Since Obama supports the campaign to keep the United Kingdom in the EU, perhaps he could visit London, and ask Cameron directly what he could do as the US president to assist him. If Cameron wants his help, he might just provide Obama with a laundry list of requests. Not one item should be subject to bartering. The special US relationship with the United Kingdom is real. By supporting Cameron on Brexit, the Obama administration may leave the most positive legacy regarding US-United Kingdom relations since World War II.
The Way Forward
The Roman Emperor and Stoic philosopher, Marcus Aurelius Antoninus Augustus was quoted as saying: “Because your own strength is unequal to the task, do not assume that it is beyond the powers of man; but if anything is within the powers and province of man, believe that it is within your own compass also.” It is good the Obama administration in its final year has taken an interest in European unity and pressures from Russia. The administration has clearly indicated that it is not conceding to anything that is difficult, uncertain, and perhaps even disconcerting in international affairs.
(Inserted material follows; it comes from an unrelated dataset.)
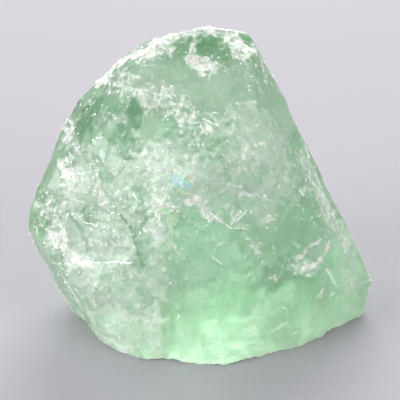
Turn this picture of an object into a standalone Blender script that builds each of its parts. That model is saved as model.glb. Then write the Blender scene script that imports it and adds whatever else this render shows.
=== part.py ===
"""A rough lump of green fluorite, 60 mm wide, as it stands on the face that it rests on.

The lump is one crystal that was broken out of a vein. It split along flat cleavage faces, shells
and slivers are chipped off it, and its edges are knocked and worn round. It is cut from a block
face by face, chipped, worn, and then set down on its flat foot. +Z is up and -Y is the front.
"""
import math

import bmesh
import bpy
from mathutils import Matrix, Vector, noise
from mathutils.bvhtree import BVHTree

for old in list(bpy.data.objects):
    bpy.data.objects.remove(old)

MM = 0.001
BLOCK = 120.0  # the side of the block that the faces are split from

# The faces that the lump split along: the way each one looks, as a bearing (0 is +X, 90 is +Y)
# and a lean above the level, both in degrees, and its distance from the centre in mm.
FOOT = (0, -90, 23.2)
FRONT_FACES = [
    (-92, 52, 19.0),
    (-64, 39, 18.8),
    (-119, 20, 16.9),
    (-95, 4, 15.8),
    (-66, 8, 14.8),
    (-48, 4, 19.4),
    (-150, -22, 27.3),
    (-120, -12, 23.1),
]
LEFT_FACES = [
    (-158, 59, 25.5),
    (-157, 42, 23.5),
    (-160, 32, 24.8),
    (-155, 6, 28.0),
]
RIGHT_FACES = [
    (-17, 28, 18.8),
    (-31, 55, 24.4),
    (15, 24, 21.0),
    (8, -18, 35.0),
]
BACK_FACES = [
    (79, 56, 31.2),
    (134, 35, 25.5),
    (155, 11, 24.9),
    (84, 8, 19.5),
    (118, -14, 21.0),
    (50, -8, 23.0),
    (95, 38, 24.0),
    (165, -25, 29.5),
]

# Shells that knocks chipped off: bearing and lean of the spot as seen from the centre, the
# radius of the round shell and how deep it bites, in mm.
FRONT_CHIPS = [
    (6, 16, 3.5, 0.8),
    (4, 7, 8.0, 0.5),
    (-5, -20, 7.0, 0.3),
    (-12, -41, 6.0, 0.5),
    (-30, -17, 5.0, 1.0),
    (-36, -26, 4.0, 0.6),
    (-49, -29, 7.0, 0.7),
    (-62, 15, 7.0, 0.6),
    (-87, 19, 8.0, 0.9),
    (-108, -50, 5.0, 0.9),
    (-127, -29, 12.0, 0.6),
    (-144, 9, 12.0, 0.8),
    (-150, -2, 5.0, 0.6),
    (-162, -4, 7.0, 0.9),
    (-169, 5, 5.0, 0.7),
    (-170, 19, 6.0, 0.9),
    (-170, 31, 4.0, 0.7),
    (-165, -42, 6.0, 0.8),
    (-140, -46, 6.0, 0.7),
]
TOP_CHIPS = [
    (168, 49, 4.0, 0.9),
    (28, 70, 7.0, 0.9),
    (62, 86, 3.5, 0.6),
    (50, 77, 4.5, 0.8),
    (122, 78, 5.0, 0.7),
    (157, 72, 4.0, 0.7),
    (-171, 60, 4.0, 0.6),
    (-150, 66, 3.0, 0.5),
    (-168, 42, 8.0, 0.7),
    (-120, 66, 3.5, 0.5),
    (-37, 50, 14.0, 0.5),
]
BACK_CHIPS = [
    (60, 20, 12.0, 1.2),
    (100, 38, 8.0, 1.0),
    (35, -25, 9.0, 1.0),
    (150, -20, 11.0, 1.1),
    (125, 8, 7.0, 0.9),
    (88, -12, 9.0, 1.0),
    (165, 20, 6.0, 0.9),
    (70, -38, 6.0, 0.9),
    (20, 40, 7.0, 0.7),
]

# Steps where a split jumped from one layer of the crystal to the next: bearing and lean of the
# spot, the turn of the step's edge in degrees, its length, its width and its height in mm.
LEDGES = [
    (-142, -12, 4, 12.0, 6.0, 1.0),
    (-150, 6, 8, 7.0, 4.0, 0.9),
    (-166, 21, 0, 6.0, 4.0, 0.8),
    (-80, 24, -28, 11.0, 5.0, 1.0),
    (-58, 4, -50, 9.0, 4.0, 0.8),
    (-28, -11, 35, 6.0, 3.0, 0.8),
    (-24, -6, 40, 6.0, 2.5, 0.7),
    (-12, -25, 70, 8.0, 3.5, 0.7),
    (-45, 66, 20, 12.0, 6.0, 0.9),
    (-130, 55, 40, 12.0, 6.0, 0.9),
    (75, 4, 12, 60.0, 14.0, 1.5),
    (105, 30, -25, 50.0, 9.0, 1.1),
    (140, -12, 70, 60.0, 11.0, 1.2),
    (45, -6, 80, 60.0, 10.0, 1.1),
]

WORN_GRAIN = 0.8  # the knocked edges are worn round to about this many mm
WORN_PASSES = 4
WAVES = [(9.0, 0.35), (3.2, 0.22)]  # the length and the height of the faces' waves, in mm
FOOT_WEAR = 0.5  # what is ground off the foot, which leaves it flat
TRIANGLES = 7200


def looking(bearing, lean):
    """The direction of a bearing and a lean in degrees."""
    flat = math.cos(math.radians(lean))
    turn = math.radians(bearing)
    return Vector((flat * math.cos(turn), flat * math.sin(turn), math.sin(math.radians(lean))))


def surface(shape, bearing, lean):
    """The spot where a line from the centre leaves the shape, and the face's direction there."""
    tree = BVHTree.FromBMesh(shape)
    way = looking(bearing, lean)
    point, normal, _, _ = tree.ray_cast(way * BLOCK * MM, -way)
    return point, normal


def cut_away(lump, cutter_shape, name):
    """Takes a cutter's shape off the lump."""
    mesh = bpy.data.meshes.new(name)
    cutter_shape.to_mesh(mesh)
    cutter_shape.free()
    cutter = bpy.data.objects.new(name, mesh)
    bpy.context.collection.objects.link(cutter)
    cutter.hide_render = True
    cutter.display_type = "WIRE"
    cut = lump.modifiers.new(name, "BOOLEAN")
    cut.operation = "DIFFERENCE"
    cut.solver = "EXACT"
    cut.object = cutter
    bpy.context.view_layer.objects.active = lump
    bpy.ops.object.modifier_apply(modifier=cut.name)
    bpy.data.objects.remove(cutter)


# The block, split face by face
split = bmesh.new()
bmesh.ops.create_cube(split, size=BLOCK * MM)
for bearing, lean, distance in [FOOT] + FRONT_FACES + LEFT_FACES + RIGHT_FACES + BACK_FACES:
    way = looking(bearing, lean)
    parts = split.verts[:] + split.edges[:] + split.faces[:]
    new = bmesh.ops.bisect_plane(
        split, geom=parts, dist=1e-7, plane_co=way * distance * MM, plane_no=way, clear_outer=True
    )
    rim = [part for part in new["geom_cut"] if isinstance(part, bmesh.types.BMEdge)]
    if rim:
        bmesh.ops.contextual_create(split, geom=rim)
bmesh.ops.remove_doubles(split, verts=split.verts, dist=0.05 * MM)
bmesh.ops.recalc_face_normals(split, faces=split.faces)
lump_mesh = bpy.data.meshes.new("fluorite")
split.to_mesh(lump_mesh)
lump = bpy.data.objects.new("fluorite", lump_mesh)
bpy.context.collection.objects.link(lump)

# The shells, each an uneven ball of small flats
for number, (bearing, lean, radius, bite) in enumerate(FRONT_CHIPS + TOP_CHIPS + BACK_CHIPS):
    point, normal = surface(split, bearing, lean)
    outward = (normal + looking(bearing, lean)).normalized()
    ball = bmesh.new()
    bmesh.ops.create_icosphere(ball, subdivisions=2, radius=radius * MM)
    for vert in ball.verts:
        lump_of_noise = noise.noise(vert.co / (radius * 0.7 * MM) + Vector((number * 7.3, 0, 0)))
        vert.co *= 1 + 0.12 * lump_of_noise
    ball.transform(Matrix.Translation(point + outward * (radius - bite) * MM))
    cut_away(lump, ball, "chip")

# The ledges, each cut by a slab that is sunk at the step's edge and rises to the face
for bearing, lean, turn, length, width, height in LEDGES:
    point, normal = surface(split, bearing, lean)
    level = Vector((0, 0, 1)).cross(normal).normalized()
    along = Matrix.Rotation(math.radians(turn), 3, normal) @ level
    across = normal.cross(along)
    axes = Matrix((along, across, normal)).transposed().to_4x4()
    slab = bmesh.new()
    bmesh.ops.create_cube(slab, size=1)
    slab.transform(Matrix.Diagonal((length * MM, width * 1.5 * MM, 6 * MM, 1)))
    slab.transform(Matrix.Translation((0, width * 0.75 * MM, 3 * MM)))
    slab.transform(Matrix.Rotation(math.atan2(height, width), 4, "X"))
    slab.transform(Matrix.Translation((0, 0, -height * MM)))
    slab.transform(Matrix.Translation(point) @ axes)
    cut_away(lump, slab, "ledge")
split.free()

# The wear, which rounds every edge by about a grain
worn = lump.modifiers.new("wear", "REMESH")
worn.mode = "VOXEL"
worn.voxel_size = WORN_GRAIN * MM
bpy.context.view_layer.objects.active = lump
bpy.ops.object.modifier_apply(modifier=worn.name)
softened = lump.modifiers.new("softened", "SMOOTH")
softened.factor = 0.5
softened.iterations = WORN_PASSES
bpy.ops.object.modifier_apply(modifier=softened.name)

# The faces' waves, which follow the layers that tore rather than split
rough = bmesh.new()
rough.from_mesh(lump.data)
rough.normal_update()
for vert in rough.verts:
    push = 0
    for length, height in WAVES:
        push += height * noise.noise(vert.co / (length * MM)) * MM
    vert.co += vert.normal * push
rough.to_mesh(lump.data)
rough.free()
thinned = lump.modifiers.new("thinned", "DECIMATE")
thinned.ratio = TRIANGLES / (2 * len(lump.data.polygons))
thinned.use_collapse_triangulate = True
bpy.ops.object.modifier_apply(modifier=thinned.name)

# The foot, ground flat, and the lump set down with the middle of its box over the origin
finished = bmesh.new()
finished.from_mesh(lump.data)
foot = Vector((0, 0, (FOOT_WEAR - FOOT[2]) * MM))
parts = finished.verts[:] + finished.edges[:] + finished.faces[:]
new = bmesh.ops.bisect_plane(
    finished, geom=parts, dist=0.02 * MM, plane_co=foot, plane_no=(0, 0, -1), clear_outer=True
)
rim = [part for part in new["geom_cut"] if isinstance(part, bmesh.types.BMEdge)]
bmesh.ops.contextual_create(finished, geom=rim)
for vert in finished.verts:
    if vert.co.z < foot.z + 0.03 * MM:
        vert.co.z = foot.z
bmesh.ops.remove_doubles(finished, verts=finished.verts, dist=0.05 * MM)
bmesh.ops.dissolve_degenerate(finished, edges=finished.edges, dist=0.02 * MM)
bmesh.ops.triangulate(finished, faces=finished.faces)
bmesh.ops.recalc_face_normals(finished, faces=finished.faces)
spread = [[vert.co[axis] for vert in finished.verts] for axis in range(3)]
middle = Vector((
    (min(spread[0]) + max(spread[0])) / 2,
    (min(spread[1]) + max(spread[1])) / 2,
    min(spread[2]),
))
bmesh.ops.translate(finished, verts=finished.verts, vec=-middle)
finished.to_mesh(lump.data)
finished.free()

# Pale green crystal
crystal = bpy.data.materials.new("fluorite")
crystal.use_nodes = True
look = crystal.node_tree.nodes["Principled BSDF"]
look.inputs["Base Color"].default_value = (0.42, 0.72, 0.50, 1)
look.inputs["Roughness"].default_value = 0.3
look.inputs["IOR"].default_value = 1.434
lump.data.materials.append(crystal)
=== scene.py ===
"""A rough lump of green fluorite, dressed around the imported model."""
import math
import random

import bpy
import numpy as np
from mathutils import Euler, Matrix, Vector, noise
from mathutils.bvhtree import BVHTree


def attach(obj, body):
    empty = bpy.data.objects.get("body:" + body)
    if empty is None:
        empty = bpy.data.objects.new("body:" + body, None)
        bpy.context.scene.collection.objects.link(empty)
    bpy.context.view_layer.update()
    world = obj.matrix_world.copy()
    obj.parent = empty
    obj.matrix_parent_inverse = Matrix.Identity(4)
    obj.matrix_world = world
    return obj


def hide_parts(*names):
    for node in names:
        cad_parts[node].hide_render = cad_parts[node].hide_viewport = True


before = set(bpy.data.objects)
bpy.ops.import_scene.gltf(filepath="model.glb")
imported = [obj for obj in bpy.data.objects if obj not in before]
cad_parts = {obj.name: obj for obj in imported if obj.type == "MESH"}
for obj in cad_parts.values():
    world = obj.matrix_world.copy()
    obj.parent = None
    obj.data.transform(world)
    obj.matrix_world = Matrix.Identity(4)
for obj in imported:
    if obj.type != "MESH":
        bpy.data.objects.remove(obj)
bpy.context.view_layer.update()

# The lump. It is one crystal of fluorite that was split out of a vein along its cleavage faces
# and then tumbled against its neighbours. Knocks left white bruises on its skin, with the crystal
# crushed and torn there, and the split faces between them stayed smooth. It rests on its flat foot.
MM = 0.001
SKIN_WELD = 0.001  # mm within which the solid's corners are welded
SKIN_GRAIN = 0.34  # mm between the points of the lump's skin
EASE = 0.5  # how far one easing pass moves a point towards its neighbours' middle
SKIN_EASE = 5  # passes that ease the solid's facets into worn stone
EDGE_EASE = 30  # passes that ease a copy, to find the edges that stand proud
EDGE_PROUD = 0.22  # mm by which a badly knocked edge stands proud of that copy
EDGE_WHITE = 0.55  # how white such an edge is
FRAY = 1.1  # how far the marks' outlines stray, in shares of their reach
FRAY_SCALE = 1.4  # mm, the size of their frays
FRAY_LAYERS = 3  # layers of ever finer fraying
SMALL_FRAY = 0.3  # how much of it the painted glow and the rainbows get
FADE = 1.5  # where a mark has faded out, in shares of its reach
SEARCH = 0.98  # an aim that misses the lump moves to this share of its way out, again and again
HEART = Vector((0.0, 1.0, 22.0))  # mm, the middle of the lump

CAMERA_FAR = 270.0  # mm from the camera to the middle of the view
CAMERA_DOWN = math.radians(28.0)  # how far the camera looks down
VIEW_MIDDLE = Vector((-0.6, -1.9, 22.7))  # mm, the spot that the camera looks at
VIEW_UP = Vector((0, math.sin(CAMERA_DOWN), math.cos(CAMERA_DOWN)))
EYE = VIEW_MIDDLE + Vector((0, -math.cos(CAMERA_DOWN), math.sin(CAMERA_DOWN))) * CAMERA_FAR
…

Among Europeans in 2015, Obama received strong support, although his ratings dropped slightly over the past seven years. To give an example, he has the confidence of 83 percent of France, 76 percent of the United Kingdom, and 73 percent of Germany. Yet, perhaps there may be less interest in what Obama says at this point. He is, after all, a lame duck president with months left in office. Europeans may be transfixed on the very interesting candidates of the Election of 2016, pondering who the next US president will be. Perhaps pride may cause them to reject what Obama may offer. Yet, whether Europeans want to hear from Obama or accept his help or not, they must recognize the need to remain united and maintain the Atlantic bridge to the US. Outside of the EU, European countries would have a superficial existence, underestimating their destiny, dignity, and nature. To that extent, a dialogue with Obama about capabilities and possibilities for assisting their countries in 2016 should be sought.